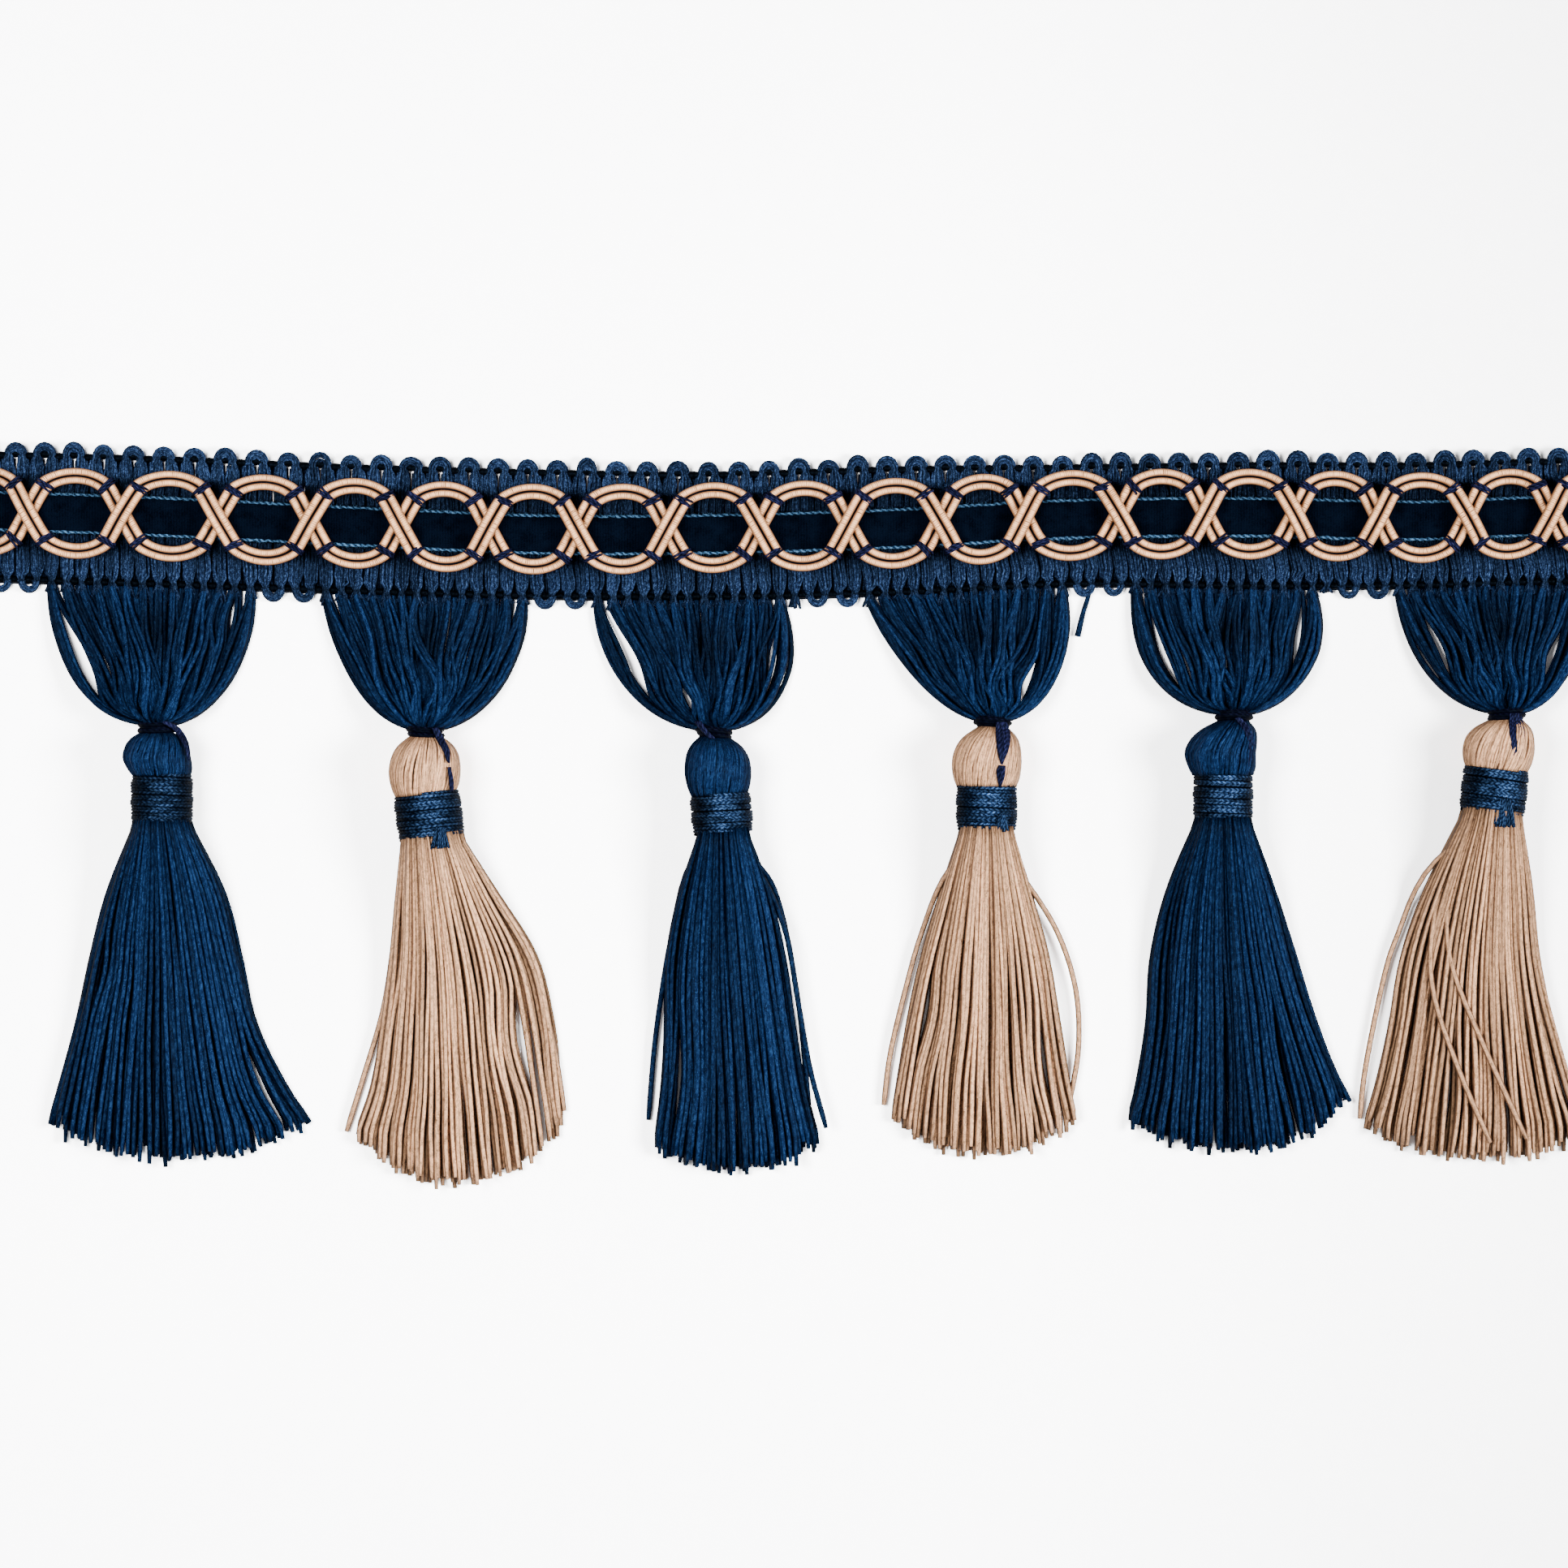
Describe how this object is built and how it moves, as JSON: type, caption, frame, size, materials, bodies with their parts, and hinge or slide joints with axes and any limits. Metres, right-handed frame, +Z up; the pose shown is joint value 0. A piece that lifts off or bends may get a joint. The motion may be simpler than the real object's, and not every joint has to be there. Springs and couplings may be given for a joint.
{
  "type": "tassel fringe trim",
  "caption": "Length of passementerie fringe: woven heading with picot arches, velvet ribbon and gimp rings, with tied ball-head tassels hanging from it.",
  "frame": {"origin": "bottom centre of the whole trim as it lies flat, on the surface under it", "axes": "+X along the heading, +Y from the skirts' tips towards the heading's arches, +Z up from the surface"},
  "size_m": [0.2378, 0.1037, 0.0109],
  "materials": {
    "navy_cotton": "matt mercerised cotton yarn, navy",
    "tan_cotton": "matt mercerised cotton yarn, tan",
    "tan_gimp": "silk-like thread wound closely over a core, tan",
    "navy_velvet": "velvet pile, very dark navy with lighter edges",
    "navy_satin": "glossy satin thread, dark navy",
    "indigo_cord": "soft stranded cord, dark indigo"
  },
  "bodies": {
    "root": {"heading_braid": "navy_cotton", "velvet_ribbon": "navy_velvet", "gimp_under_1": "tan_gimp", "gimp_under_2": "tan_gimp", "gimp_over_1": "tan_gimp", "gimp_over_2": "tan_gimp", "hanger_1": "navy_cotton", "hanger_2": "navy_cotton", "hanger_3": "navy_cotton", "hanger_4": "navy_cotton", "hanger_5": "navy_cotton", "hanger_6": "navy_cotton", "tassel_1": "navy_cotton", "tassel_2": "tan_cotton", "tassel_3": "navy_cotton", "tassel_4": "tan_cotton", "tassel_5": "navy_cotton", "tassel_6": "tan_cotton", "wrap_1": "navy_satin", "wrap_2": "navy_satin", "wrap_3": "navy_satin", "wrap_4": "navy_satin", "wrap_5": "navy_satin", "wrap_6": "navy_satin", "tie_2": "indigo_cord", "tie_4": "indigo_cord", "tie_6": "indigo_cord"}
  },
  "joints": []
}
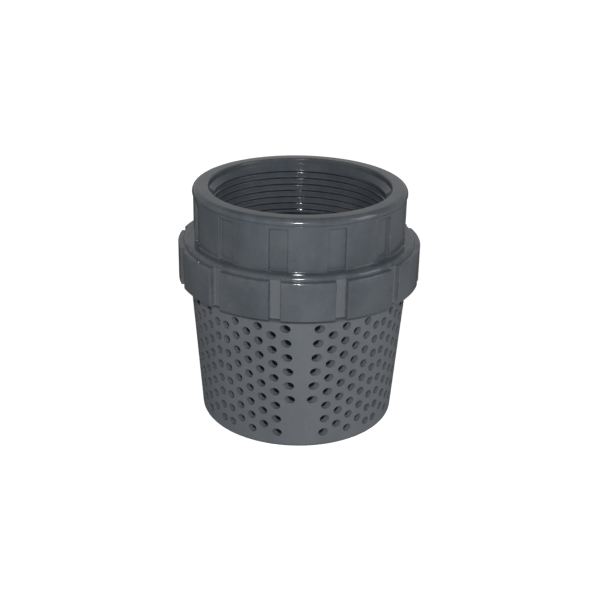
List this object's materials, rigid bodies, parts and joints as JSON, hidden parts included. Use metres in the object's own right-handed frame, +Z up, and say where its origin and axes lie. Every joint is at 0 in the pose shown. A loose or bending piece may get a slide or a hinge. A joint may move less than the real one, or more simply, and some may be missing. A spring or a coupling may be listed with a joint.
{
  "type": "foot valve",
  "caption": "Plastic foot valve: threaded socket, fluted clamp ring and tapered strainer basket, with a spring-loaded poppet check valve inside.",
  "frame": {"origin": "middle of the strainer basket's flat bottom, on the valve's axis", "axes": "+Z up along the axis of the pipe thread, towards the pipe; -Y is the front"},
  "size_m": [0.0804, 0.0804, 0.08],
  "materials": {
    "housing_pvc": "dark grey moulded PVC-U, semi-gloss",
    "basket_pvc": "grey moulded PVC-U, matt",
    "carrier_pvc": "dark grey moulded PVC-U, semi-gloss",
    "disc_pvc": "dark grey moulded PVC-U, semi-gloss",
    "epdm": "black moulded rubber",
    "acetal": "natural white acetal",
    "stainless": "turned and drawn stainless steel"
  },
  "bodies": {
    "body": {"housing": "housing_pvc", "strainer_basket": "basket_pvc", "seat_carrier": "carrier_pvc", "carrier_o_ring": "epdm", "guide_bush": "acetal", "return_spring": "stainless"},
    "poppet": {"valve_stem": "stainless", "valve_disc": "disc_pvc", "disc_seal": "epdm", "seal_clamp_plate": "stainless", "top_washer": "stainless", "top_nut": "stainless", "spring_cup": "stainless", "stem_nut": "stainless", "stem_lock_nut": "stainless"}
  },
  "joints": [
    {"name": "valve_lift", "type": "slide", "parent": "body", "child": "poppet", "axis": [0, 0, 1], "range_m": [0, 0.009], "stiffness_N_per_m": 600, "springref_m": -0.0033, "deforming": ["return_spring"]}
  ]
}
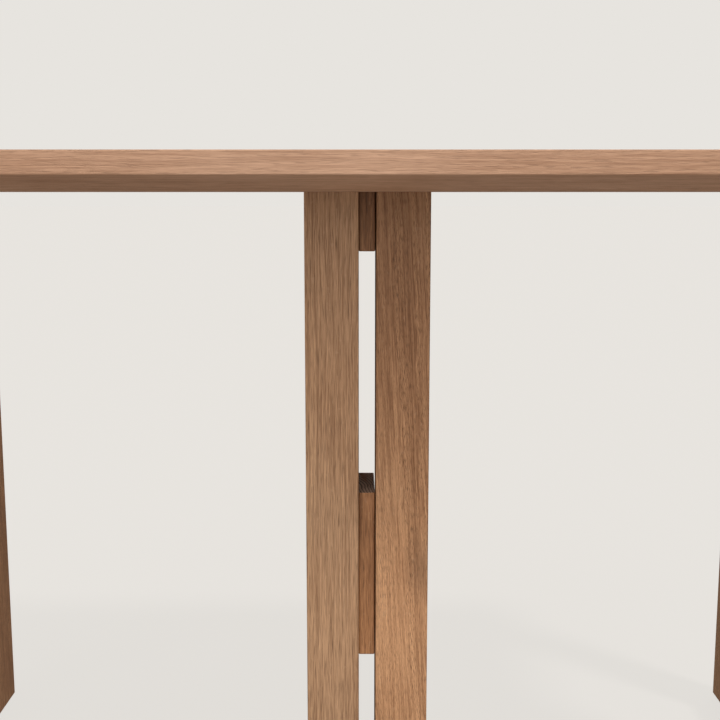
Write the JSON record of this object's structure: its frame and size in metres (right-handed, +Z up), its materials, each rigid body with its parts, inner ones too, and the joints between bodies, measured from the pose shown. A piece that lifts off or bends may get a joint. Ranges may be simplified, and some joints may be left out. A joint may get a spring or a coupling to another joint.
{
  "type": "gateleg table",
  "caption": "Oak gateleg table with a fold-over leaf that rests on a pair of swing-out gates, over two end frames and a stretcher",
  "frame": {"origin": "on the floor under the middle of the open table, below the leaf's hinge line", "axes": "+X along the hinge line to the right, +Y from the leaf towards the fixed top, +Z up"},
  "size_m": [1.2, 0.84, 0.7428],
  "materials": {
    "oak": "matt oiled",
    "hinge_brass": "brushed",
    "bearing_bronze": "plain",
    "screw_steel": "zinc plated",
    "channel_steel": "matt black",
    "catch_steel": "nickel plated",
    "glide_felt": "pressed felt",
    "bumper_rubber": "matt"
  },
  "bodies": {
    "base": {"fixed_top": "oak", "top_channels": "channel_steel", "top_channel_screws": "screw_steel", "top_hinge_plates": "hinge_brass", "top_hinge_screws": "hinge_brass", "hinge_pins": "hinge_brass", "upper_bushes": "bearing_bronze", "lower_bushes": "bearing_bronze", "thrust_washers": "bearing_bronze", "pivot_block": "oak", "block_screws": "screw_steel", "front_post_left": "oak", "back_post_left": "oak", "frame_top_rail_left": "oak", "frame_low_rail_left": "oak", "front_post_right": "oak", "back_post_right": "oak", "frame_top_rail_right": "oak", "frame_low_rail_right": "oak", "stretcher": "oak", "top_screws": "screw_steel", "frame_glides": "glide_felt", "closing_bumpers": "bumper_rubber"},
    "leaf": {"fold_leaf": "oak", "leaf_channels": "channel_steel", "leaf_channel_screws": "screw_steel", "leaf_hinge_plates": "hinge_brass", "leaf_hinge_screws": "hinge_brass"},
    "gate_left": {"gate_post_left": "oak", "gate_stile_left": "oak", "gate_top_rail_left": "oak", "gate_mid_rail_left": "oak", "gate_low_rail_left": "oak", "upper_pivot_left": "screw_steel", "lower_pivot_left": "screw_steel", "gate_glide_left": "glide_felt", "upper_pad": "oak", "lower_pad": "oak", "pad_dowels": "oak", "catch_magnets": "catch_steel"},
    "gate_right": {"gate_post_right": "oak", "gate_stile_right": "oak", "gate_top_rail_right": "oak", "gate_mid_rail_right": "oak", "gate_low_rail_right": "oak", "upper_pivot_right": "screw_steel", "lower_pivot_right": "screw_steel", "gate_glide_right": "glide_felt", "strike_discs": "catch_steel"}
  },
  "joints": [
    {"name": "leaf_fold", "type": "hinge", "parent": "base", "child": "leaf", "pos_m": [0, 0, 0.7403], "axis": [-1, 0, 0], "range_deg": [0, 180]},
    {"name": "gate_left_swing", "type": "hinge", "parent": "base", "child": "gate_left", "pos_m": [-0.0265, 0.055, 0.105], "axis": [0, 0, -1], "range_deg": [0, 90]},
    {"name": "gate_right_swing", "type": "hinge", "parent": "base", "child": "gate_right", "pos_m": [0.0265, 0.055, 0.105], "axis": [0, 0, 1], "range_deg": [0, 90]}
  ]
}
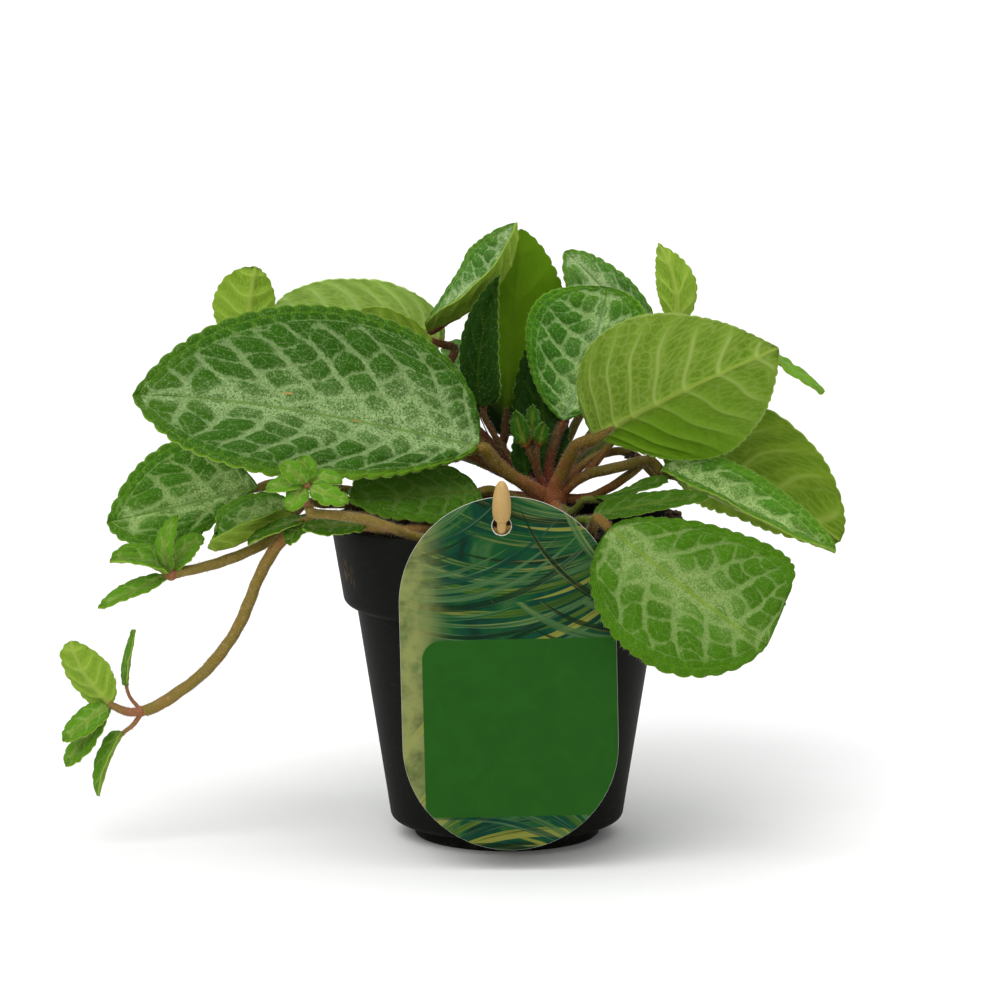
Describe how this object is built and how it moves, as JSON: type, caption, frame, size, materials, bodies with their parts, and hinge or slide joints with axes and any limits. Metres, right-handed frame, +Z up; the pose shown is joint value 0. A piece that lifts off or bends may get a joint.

WHAT YOU SHOULD DO :: Set the entries down again exactly. Do not include the images.

THE ANSWER ::
Describe how this object is built and how it moves, as JSON: type, caption, frame, size, materials, bodies with their parts, and hinge or slide joints with axes and any limits. Metres, right-handed frame, +Z up; the pose shown is joint value 0. A piece that lifts off or bends may get a joint. The motion may be simpler than the real object's, and not every joint has to be there. Springs and couplings may be given for a joint.
{
  "type": "tassel fringe trim",
  "caption": "Length of passementerie fringe: woven heading with picot arches, velvet ribbon and gimp rings, with tied ball-head tassels hanging from it.",
  "frame": {"origin": "bottom centre of the whole trim as it lies flat, on the surface under it", "axes": "+X along the heading, +Y from the skirts' tips towards the heading's arches, +Z up from the surface"},
  "size_m": [0.2378, 0.1037, 0.0109],
  "materials": {
    "navy_cotton": "matt mercerised cotton yarn, navy",
    "tan_cotton": "matt mercerised cotton yarn, tan",
    "tan_gimp": "silk-like thread wound closely over a core, tan",
    "navy_velvet": "velvet pile, very dark navy with lighter edges",
    "navy_satin": "glossy satin thread, dark navy",
    "indigo_cord": "soft stranded cord, dark indigo"
  },
  "bodies": {
    "root": {"heading_braid": "navy_cotton", "velvet_ribbon": "navy_velvet", "gimp_under_1": "tan_gimp", "gimp_under_2": "tan_gimp", "gimp_over_1": "tan_gimp", "gimp_over_2": "tan_gimp", "hanger_1": "navy_cotton", "hanger_2": "navy_cotton", "hanger_3": "navy_cotton", "hanger_4": "navy_cotton", "hanger_5": "navy_cotton", "hanger_6": "navy_cotton", "tassel_1": "navy_cotton", "tassel_2": "tan_cotton", "tassel_3": "navy_cotton", "tassel_4": "tan_cotton", "tassel_5": "navy_cotton", "tassel_6": "tan_cotton", "wrap_1": "navy_satin", "wrap_2": "navy_satin", "wrap_3": "navy_satin", "wrap_4": "navy_satin", "wrap_5": "navy_satin", "wrap_6": "navy_satin", "tie_2": "indigo_cord", "tie_4": "indigo_cord", "tie_6": "indigo_cord"}
  },
  "joints": []
}
List this object's materials, rigid bodies, parts and joints as JSON, hidden parts included. Use metres in the object's own right-handed frame, +Z up, and say where its origin and axes lie. Every joint is at 0 in the pose shown. A loose or bending piece may get a slide or a hinge. A joint may move less than the real one, or more simply, and some may be missing. A spring or a coupling may be listed with a joint.
{
  "type": "foot valve",
  "caption": "Plastic foot valve: threaded socket, fluted clamp ring and tapered strainer basket, with a spring-loaded poppet check valve inside.",
  "frame": {"origin": "middle of the strainer basket's flat bottom, on the valve's axis", "axes": "+Z up along the axis of the pipe thread, towards the pipe; -Y is the front"},
  "size_m": [0.0804, 0.0804, 0.08],
  "materials": {
    "housing_pvc": "dark grey moulded PVC-U, semi-gloss",
    "basket_pvc": "grey moulded PVC-U, matt",
    "carrier_pvc": "dark grey moulded PVC-U, semi-gloss",
    "disc_pvc": "dark grey moulded PVC-U, semi-gloss",
    "epdm": "black moulded rubber",
    "acetal": "natural white acetal",
    "stainless": "turned and drawn stainless steel"
  },
  "bodies": {
    "body": {"housing": "housing_pvc", "strainer_basket": "basket_pvc", "seat_carrier": "carrier_pvc", "carrier_o_ring": "epdm", "guide_bush": "acetal", "return_spring": "stainless"},
    "poppet": {"valve_stem": "stainless", "valve_disc": "disc_pvc", "disc_seal": "epdm", "seal_clamp_plate": "stainless", "top_washer": "stainless", "top_nut": "stainless", "spring_cup": "stainless", "stem_nut": "stainless", "stem_lock_nut": "stainless"}
  },
  "joints": [
    {"name": "valve_lift", "type": "slide", "parent": "body", "child": "poppet", "axis": [0, 0, 1], "range_m": [0, 0.009], "stiffness_N_per_m": 600, "springref_m": -0.0033, "deforming": ["return_spring"]}
  ]
}
Write the JSON record of this object's structure: its frame and size in metres (right-handed, +Z up), its materials, each rigid body with its parts, inner ones too, and the joints between bodies, measured from the pose shown. A piece that lifts off or bends may get a joint. Ranges may be simplified, and some joints may be left out. A joint may get a spring or a coupling to another joint.
{
  "type": "gateleg table",
  "caption": "Oak gateleg table with a fold-over leaf that rests on a pair of swing-out gates, over two end frames and a stretcher",
  "frame": {"origin": "on the floor under the middle of the open table, below the leaf's hinge line", "axes": "+X along the hinge line to the right, +Y from the leaf towards the fixed top, +Z up"},
  "size_m": [1.2, 0.84, 0.7428],
  "materials": {
    "oak": "matt oiled",
    "hinge_brass": "brushed",
    "bearing_bronze": "plain",
    "screw_steel": "zinc plated",
    "channel_steel": "matt black",
    "catch_steel": "nickel plated",
    "glide_felt": "pressed felt",
    "bumper_rubber": "matt"
  },
  "bodies": {
    "base": {"fixed_top": "oak", "top_channels": "channel_steel", "top_channel_screws": "screw_steel", "top_hinge_plates": "hinge_brass", "top_hinge_screws": "hinge_brass", "hinge_pins": "hinge_brass", "upper_bushes": "bearing_bronze", "lower_bushes": "bearing_bronze", "thrust_washers": "bearing_bronze", "pivot_block": "oak", "block_screws": "screw_steel", "front_post_left": "oak", "back_post_left": "oak", "frame_top_rail_left": "oak", "frame_low_rail_left": "oak", "front_post_right": "oak", "back_post_right": "oak", "frame_top_rail_right": "oak", "frame_low_rail_right": "oak", "stretcher": "oak", "top_screws": "screw_steel", "frame_glides": "glide_felt", "closing_bumpers": "bumper_rubber"},
    "leaf": {"fold_leaf": "oak", "leaf_channels": "channel_steel", "leaf_channel_screws": "screw_steel", "leaf_hinge_plates": "hinge_brass", "leaf_hinge_screws": "hinge_brass"},
    "gate_left": {"gate_post_left": "oak", "gate_stile_left": "oak", "gate_top_rail_left": "oak", "gate_mid_rail_left": "oak", "gate_low_rail_left": "oak", "upper_pivot_left": "screw_steel", "lower_pivot_left": "screw_steel", "gate_glide_left": "glide_felt", "upper_pad": "oak", "lower_pad": "oak", "pad_dowels": "oak", "catch_magnets": "catch_steel"},
    "gate_right": {"gate_post_right": "oak", "gate_stile_right": "oak", "gate_top_rail_right": "oak", "gate_mid_rail_right": "oak", "gate_low_rail_right": "oak", "upper_pivot_right": "screw_steel", "lower_pivot_right": "screw_steel", "gate_glide_right": "glide_felt", "strike_discs": "catch_steel"}
  },
  "joints": [
    {"name": "leaf_fold", "type": "hinge", "parent": "base", "child": "leaf", "pos_m": [0, 0, 0.7403], "axis": [-1, 0, 0], "range_deg": [0, 180]},
    {"name": "gate_left_swing", "type": "hinge", "parent": "base", "child": "gate_left", "pos_m": [-0.0265, 0.055, 0.105], "axis": [0, 0, -1], "range_deg": [0, 90]},
    {"name": "gate_right_swing", "type": "hinge", "parent": "base", "child": "gate_right", "pos_m": [0.0265, 0.055, 0.105], "axis": [0, 0, 1], "range_deg": [0, 90]}
  ]
}
Describe how this object is built and how it moves, as JSON: type, caption, frame, size, materials, bodies with their parts, and hinge or slide joints with axes and any limits. Metres, right-handed frame, +Z up; the pose shown is joint value 0. A piece that lifts off or bends may get a joint.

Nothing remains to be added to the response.